TASK —
Will you repeat only the lines beginning at the one that mentions "front_case();" and ending at the one that mentions "points = [vertex.co", both of them included, exactly?
----- STORED RECORDS -----
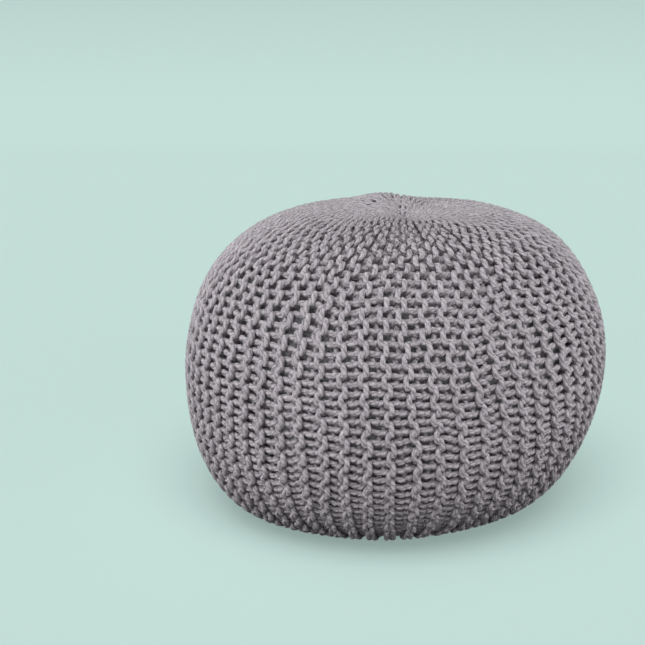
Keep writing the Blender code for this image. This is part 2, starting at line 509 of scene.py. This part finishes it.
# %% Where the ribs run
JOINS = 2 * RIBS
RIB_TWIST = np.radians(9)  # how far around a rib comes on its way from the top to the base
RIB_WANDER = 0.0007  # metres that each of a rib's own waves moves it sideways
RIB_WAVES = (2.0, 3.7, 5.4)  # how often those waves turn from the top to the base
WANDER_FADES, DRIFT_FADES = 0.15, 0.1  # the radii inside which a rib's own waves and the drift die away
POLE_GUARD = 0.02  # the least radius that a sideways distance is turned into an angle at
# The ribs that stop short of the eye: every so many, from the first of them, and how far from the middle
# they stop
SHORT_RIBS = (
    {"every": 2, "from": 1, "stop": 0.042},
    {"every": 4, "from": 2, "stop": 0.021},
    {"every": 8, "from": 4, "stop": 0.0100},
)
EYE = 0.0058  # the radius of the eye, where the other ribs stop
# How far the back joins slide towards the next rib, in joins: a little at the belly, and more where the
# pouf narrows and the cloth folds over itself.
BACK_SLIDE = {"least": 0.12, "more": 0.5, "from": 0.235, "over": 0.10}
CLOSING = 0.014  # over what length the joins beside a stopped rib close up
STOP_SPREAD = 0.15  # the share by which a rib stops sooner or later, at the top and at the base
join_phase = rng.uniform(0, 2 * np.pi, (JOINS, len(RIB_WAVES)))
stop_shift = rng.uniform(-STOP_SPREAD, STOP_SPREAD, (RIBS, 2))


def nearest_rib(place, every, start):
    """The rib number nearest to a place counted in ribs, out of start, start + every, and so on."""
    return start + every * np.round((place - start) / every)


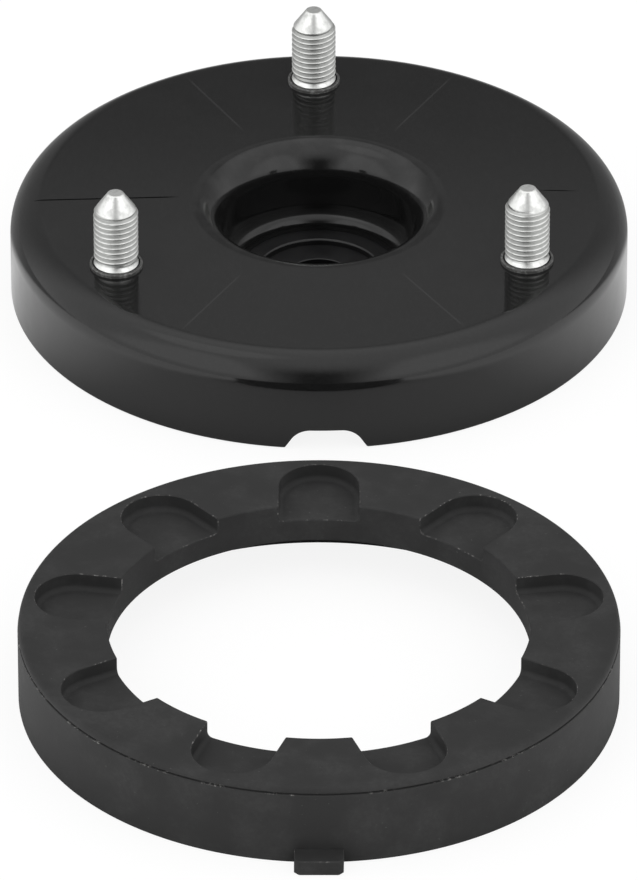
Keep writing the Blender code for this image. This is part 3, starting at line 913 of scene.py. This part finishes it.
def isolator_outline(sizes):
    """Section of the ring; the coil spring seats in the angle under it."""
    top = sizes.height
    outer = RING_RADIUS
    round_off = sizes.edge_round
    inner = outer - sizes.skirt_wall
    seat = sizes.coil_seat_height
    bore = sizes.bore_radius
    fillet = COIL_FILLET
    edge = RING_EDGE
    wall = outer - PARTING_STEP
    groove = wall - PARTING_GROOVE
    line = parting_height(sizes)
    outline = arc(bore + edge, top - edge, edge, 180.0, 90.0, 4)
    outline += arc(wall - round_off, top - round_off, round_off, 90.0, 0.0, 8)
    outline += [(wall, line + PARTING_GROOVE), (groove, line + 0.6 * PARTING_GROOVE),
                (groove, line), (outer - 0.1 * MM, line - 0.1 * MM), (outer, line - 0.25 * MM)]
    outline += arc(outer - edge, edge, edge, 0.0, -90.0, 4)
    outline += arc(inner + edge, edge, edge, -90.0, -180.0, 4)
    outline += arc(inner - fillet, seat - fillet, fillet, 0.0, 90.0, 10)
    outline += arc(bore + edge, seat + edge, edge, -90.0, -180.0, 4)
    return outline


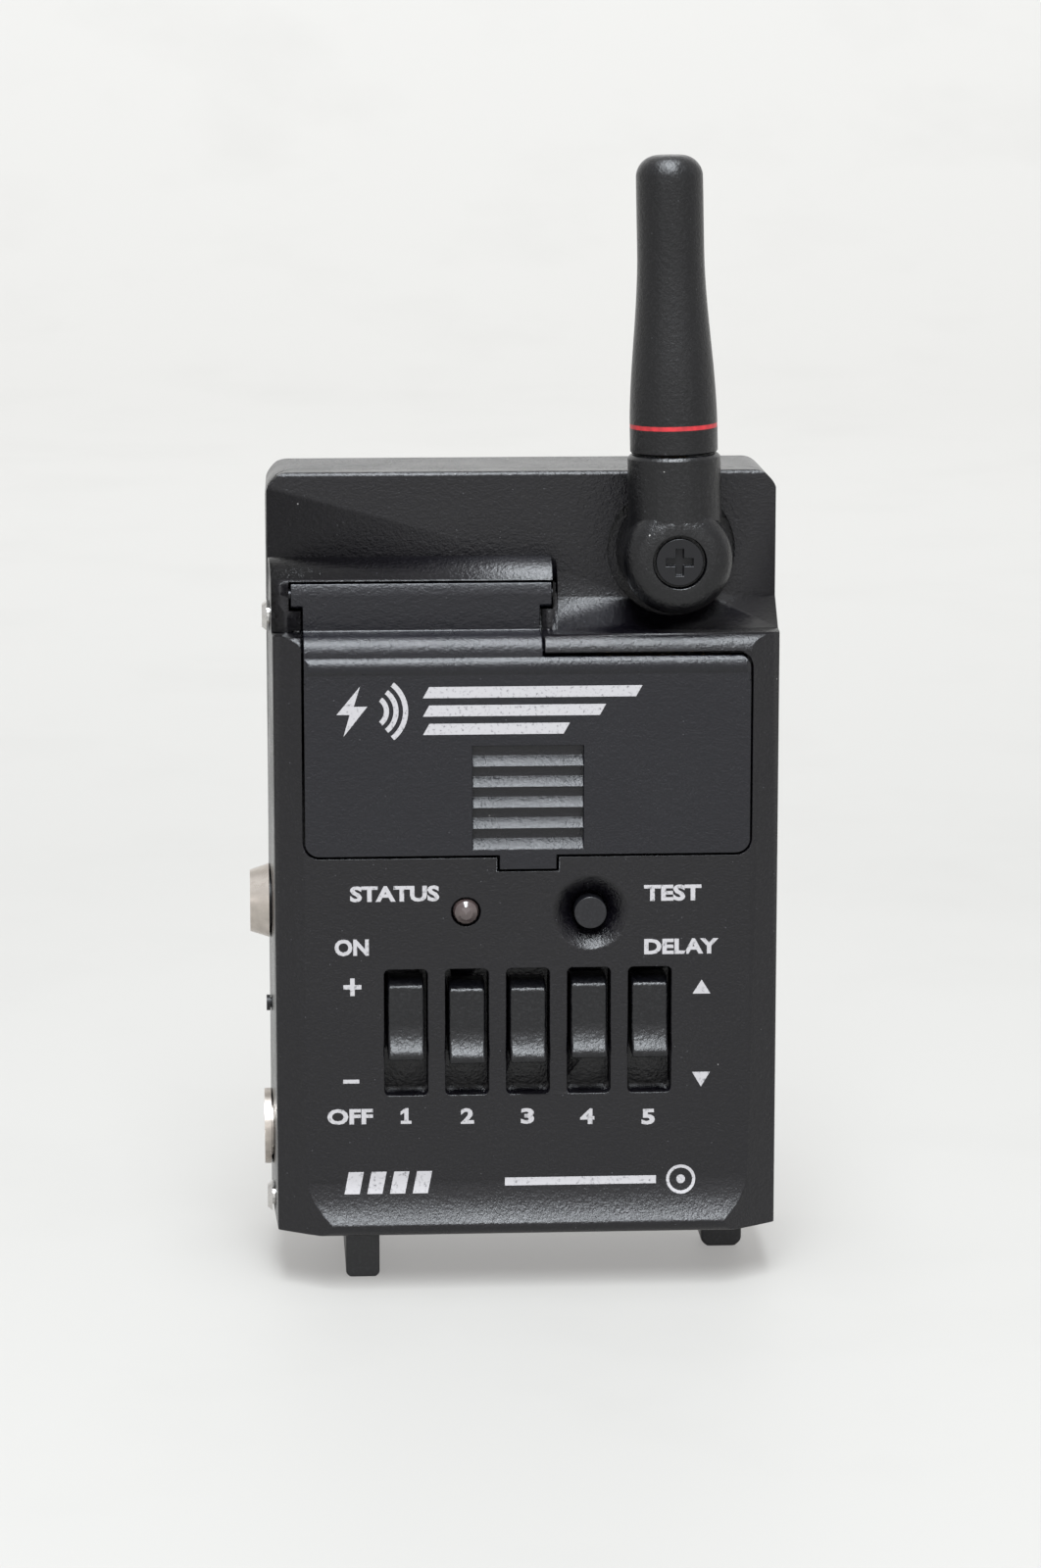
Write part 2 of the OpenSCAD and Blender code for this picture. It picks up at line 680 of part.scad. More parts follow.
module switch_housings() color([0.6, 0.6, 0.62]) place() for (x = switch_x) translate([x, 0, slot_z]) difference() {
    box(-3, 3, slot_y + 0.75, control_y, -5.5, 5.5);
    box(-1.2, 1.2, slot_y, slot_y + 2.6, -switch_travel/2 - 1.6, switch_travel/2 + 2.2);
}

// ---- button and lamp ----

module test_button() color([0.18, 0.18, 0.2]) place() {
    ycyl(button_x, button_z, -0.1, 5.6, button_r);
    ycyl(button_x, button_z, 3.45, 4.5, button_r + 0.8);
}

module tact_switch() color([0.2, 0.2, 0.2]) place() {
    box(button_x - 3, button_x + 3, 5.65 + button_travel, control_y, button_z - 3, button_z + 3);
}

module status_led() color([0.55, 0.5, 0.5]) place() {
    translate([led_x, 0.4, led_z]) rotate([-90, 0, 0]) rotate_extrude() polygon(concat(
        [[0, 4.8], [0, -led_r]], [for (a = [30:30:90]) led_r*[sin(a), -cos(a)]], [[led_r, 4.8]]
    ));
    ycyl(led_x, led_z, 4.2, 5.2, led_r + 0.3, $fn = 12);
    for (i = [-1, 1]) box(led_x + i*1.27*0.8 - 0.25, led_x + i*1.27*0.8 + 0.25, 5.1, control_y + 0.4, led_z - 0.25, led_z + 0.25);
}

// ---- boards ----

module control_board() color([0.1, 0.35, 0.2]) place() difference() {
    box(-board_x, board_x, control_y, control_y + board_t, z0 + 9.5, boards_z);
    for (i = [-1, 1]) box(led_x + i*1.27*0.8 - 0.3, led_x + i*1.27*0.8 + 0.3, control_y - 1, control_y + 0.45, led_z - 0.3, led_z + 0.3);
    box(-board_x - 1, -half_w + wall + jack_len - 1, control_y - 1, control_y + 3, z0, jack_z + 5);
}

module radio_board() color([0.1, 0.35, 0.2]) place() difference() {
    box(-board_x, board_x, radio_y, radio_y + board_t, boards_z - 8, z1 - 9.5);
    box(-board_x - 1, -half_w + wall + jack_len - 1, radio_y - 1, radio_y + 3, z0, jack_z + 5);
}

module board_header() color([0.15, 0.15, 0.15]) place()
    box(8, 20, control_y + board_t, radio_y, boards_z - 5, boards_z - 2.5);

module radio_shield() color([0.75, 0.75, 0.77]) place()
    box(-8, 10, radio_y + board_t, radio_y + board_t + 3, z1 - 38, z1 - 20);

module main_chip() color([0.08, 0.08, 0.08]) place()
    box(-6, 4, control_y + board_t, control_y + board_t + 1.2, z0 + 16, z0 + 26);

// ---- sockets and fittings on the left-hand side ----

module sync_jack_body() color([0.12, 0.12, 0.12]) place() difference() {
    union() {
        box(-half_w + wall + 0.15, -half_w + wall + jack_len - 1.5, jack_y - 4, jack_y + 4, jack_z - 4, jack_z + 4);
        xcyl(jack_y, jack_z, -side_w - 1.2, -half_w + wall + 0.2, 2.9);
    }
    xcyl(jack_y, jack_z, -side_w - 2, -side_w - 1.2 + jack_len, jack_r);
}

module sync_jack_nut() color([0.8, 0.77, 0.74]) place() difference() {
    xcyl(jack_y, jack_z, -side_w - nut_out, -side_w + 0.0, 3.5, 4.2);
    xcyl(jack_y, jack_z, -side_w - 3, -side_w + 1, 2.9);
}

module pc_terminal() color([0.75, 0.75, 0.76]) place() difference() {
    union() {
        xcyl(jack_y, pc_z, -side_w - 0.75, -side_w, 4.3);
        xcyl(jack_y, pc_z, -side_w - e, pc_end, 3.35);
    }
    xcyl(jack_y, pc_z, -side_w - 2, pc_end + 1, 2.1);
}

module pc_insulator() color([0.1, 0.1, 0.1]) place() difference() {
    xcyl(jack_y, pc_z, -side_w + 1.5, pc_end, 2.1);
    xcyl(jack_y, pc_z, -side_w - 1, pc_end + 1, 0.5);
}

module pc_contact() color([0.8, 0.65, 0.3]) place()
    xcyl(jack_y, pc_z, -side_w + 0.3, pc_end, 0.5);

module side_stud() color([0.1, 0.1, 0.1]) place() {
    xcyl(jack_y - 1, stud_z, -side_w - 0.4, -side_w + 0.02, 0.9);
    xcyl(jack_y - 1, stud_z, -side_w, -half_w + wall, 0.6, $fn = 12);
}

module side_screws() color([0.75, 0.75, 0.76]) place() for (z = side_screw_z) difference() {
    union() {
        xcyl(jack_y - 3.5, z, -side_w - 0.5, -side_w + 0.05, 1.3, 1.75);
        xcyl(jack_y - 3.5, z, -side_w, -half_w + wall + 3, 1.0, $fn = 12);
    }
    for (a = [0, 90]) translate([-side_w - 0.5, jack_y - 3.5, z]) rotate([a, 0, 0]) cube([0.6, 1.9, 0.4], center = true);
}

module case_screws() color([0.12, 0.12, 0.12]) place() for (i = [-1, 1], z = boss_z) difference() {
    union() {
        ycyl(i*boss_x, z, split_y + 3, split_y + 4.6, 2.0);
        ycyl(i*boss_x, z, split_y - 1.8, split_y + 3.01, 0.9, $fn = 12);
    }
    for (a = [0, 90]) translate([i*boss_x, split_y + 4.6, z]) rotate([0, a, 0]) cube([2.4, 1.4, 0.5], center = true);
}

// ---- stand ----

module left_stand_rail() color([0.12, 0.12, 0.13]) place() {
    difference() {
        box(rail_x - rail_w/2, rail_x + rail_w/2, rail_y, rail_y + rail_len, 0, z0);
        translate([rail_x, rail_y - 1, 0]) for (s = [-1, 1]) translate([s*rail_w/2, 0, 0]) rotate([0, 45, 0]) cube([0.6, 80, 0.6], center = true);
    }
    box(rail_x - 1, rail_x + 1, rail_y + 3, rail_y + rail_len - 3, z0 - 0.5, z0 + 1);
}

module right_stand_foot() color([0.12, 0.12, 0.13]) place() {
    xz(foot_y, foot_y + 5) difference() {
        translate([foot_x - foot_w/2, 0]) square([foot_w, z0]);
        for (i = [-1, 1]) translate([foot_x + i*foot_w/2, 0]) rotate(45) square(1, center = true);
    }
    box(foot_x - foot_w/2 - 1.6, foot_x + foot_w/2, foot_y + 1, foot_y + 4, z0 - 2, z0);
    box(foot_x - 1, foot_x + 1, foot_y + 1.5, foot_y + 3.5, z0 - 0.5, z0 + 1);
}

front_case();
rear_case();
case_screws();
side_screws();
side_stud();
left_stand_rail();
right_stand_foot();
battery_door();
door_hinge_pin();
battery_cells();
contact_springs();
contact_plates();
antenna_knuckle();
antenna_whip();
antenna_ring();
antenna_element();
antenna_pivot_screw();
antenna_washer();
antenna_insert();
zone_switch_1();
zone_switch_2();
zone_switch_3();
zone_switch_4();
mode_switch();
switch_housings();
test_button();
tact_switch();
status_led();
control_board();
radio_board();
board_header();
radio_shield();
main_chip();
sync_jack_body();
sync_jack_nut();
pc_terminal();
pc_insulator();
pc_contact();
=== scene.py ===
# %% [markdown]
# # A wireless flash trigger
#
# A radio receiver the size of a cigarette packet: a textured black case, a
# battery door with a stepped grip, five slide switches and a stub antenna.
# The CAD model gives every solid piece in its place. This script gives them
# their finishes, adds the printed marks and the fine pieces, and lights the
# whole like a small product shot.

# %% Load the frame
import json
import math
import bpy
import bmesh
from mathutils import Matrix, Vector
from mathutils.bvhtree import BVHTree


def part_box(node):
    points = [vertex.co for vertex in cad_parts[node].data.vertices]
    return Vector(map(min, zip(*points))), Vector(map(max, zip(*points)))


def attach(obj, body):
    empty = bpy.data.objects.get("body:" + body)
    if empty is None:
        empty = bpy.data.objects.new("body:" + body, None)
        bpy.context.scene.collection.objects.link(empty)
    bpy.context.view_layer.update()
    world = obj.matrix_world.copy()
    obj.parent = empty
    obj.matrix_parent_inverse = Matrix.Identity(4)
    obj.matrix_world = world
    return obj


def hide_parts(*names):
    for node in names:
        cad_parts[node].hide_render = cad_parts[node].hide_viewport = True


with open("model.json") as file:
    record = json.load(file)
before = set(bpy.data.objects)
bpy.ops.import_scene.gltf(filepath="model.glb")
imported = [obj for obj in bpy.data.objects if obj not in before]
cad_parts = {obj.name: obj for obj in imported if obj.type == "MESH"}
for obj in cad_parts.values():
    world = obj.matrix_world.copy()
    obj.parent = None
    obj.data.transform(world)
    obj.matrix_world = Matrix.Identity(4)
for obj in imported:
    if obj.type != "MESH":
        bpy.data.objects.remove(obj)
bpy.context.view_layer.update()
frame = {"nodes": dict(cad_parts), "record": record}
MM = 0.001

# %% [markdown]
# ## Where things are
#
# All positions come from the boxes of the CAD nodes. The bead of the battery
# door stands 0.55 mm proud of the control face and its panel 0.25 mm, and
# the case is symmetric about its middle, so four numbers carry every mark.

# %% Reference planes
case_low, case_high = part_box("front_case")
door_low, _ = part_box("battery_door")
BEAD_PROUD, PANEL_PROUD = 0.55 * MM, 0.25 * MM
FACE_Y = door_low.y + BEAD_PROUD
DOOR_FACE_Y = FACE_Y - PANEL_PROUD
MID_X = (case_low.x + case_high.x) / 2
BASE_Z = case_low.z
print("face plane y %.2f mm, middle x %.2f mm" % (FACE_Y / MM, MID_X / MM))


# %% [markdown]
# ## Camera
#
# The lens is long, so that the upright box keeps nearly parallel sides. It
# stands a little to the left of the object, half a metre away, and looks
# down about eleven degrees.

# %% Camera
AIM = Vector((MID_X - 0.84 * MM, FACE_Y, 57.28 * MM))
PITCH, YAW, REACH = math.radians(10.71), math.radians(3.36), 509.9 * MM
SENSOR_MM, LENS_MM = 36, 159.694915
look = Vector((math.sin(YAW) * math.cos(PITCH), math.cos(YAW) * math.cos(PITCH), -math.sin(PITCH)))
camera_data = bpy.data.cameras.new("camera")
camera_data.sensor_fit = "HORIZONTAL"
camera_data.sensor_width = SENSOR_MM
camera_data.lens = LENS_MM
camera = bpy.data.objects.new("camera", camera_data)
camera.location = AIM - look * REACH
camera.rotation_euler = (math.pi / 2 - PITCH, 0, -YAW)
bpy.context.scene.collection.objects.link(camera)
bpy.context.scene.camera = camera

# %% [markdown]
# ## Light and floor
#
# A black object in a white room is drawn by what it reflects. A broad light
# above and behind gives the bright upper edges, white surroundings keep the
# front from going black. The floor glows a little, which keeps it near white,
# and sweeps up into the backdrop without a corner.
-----
EXERCISE SOLUTION —
front_case();
rear_case();
case_screws();
side_screws();
side_stud();
left_stand_rail();
right_stand_foot();
battery_door();
door_hinge_pin();
battery_cells();
contact_springs();
contact_plates();
antenna_knuckle();
antenna_whip();
antenna_ring();
antenna_element();
antenna_pivot_screw();
antenna_washer();
antenna_insert();
zone_switch_1();
zone_switch_2();
zone_switch_3();
zone_switch_4();
mode_switch();
switch_housings();
test_button();
tact_switch();
status_led();
control_board();
radio_board();
board_header();
radio_shield();
main_chip();
sync_jack_body();
sync_jack_nut();
pc_terminal();
pc_insulator();
pc_contact();
=== scene.py ===
# %% [markdown]
# # A wireless flash trigger
#
# A radio receiver the size of a cigarette packet: a textured black case, a
# battery door with a stepped grip, five slide switches and a stub antenna.
# The CAD model gives every solid piece in its place. This script gives them
# their finishes, adds the printed marks and the fine pieces, and lights the
# whole like a small product shot.

# %% Load the frame
import json
import math
import bpy
import bmesh
from mathutils import Matrix, Vector
from mathutils.bvhtree import BVHTree


def part_box(node):
    points = [vertex.co for vertex in cad_parts[node].data.vertices]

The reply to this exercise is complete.